Technology

Technology at St Joseph’s

Technology is intervention by design: the use of practical and intellectual resources to develop products and systems (technological outcomes) that expand human possibilities by addressing needs and realising opportunities. Adaptation and innovation are at the heart of technological practice. Quality outcomes result from thinking and practices that are informed, critical, and creative. NZCp32

Through learning practical technological skills, when making models, products, and systems, students at St Joseph’s School will be able to participate in society as informed citizens and know about technology-related careers. They will learn about how people have used energy, information, and material technology in the past and today, and possible future focuses. Technological areas include structural, control, food, and information and communications technology and biotechnology.

The Technology learning area comprises three strands: Technological Practice, Technological Knowledge, and Nature of Technology. Teaching and learning programmes will integrate all three, though a particular unit of work may focus on just one or two, within a given context.
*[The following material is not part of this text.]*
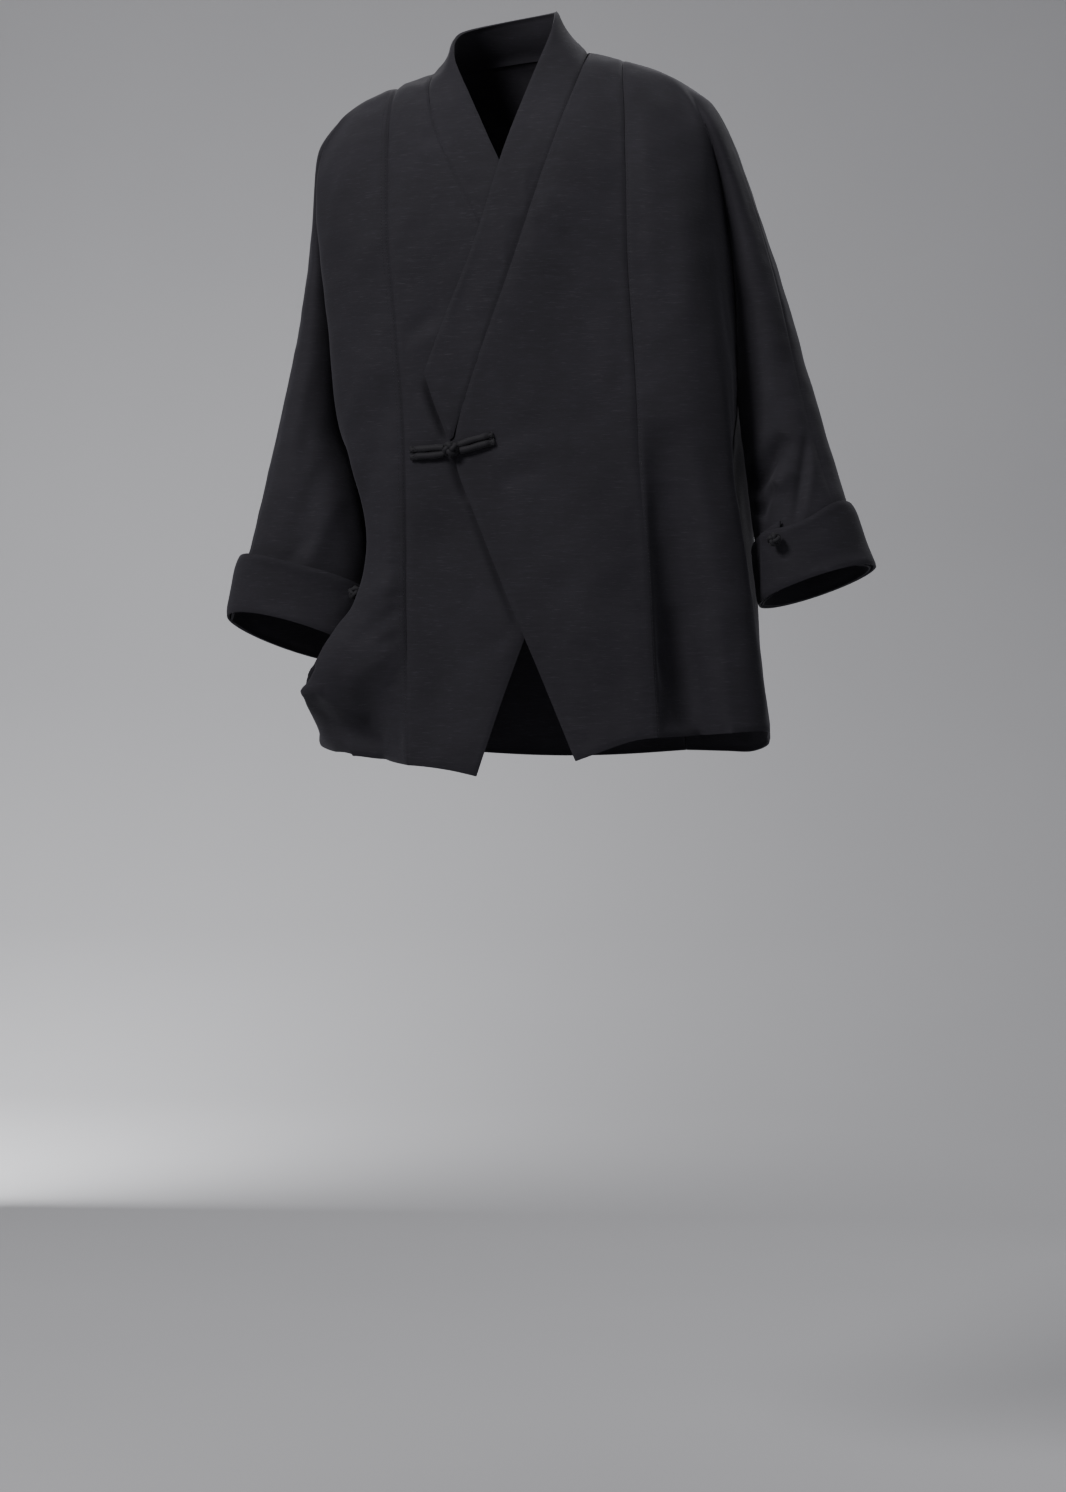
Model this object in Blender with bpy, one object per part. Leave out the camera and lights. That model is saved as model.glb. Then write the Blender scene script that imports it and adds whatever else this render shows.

Technological Practice strand helps students to:

  • examine the practice of others and undertake their own.

  • develop a range of outcomes, plans, briefs, technological models, and products or systems

  • investigate issues and existing outcomes and use the understandings gained to inform their own practice

  • consider ethics, legal requirements, protocols, codes of practice, and the needs of and potential impacts on stakeholders and the environment.

Technological Knowledge strand helps students to:

  • develop knowledge particular to technological enterprises and environments – understand how and why things work

  • learn how models and prototypes are used to evaluate design ideas and products understand material properties and uses, how and why products work the way they do

  • look at how parts of systems work together and how and why systems operate in the way they do

Nature of Technology strand helps students to:

  • develop an understanding of technology as a discipline

  • learn to critique the impact of technology on societies and the environment – explore how developments and outcomes are valued by different peoples in different times

  • appreciate the socially embedded nature of technology and become increasingly able to engage with current and historical issues and to explore future scenarios.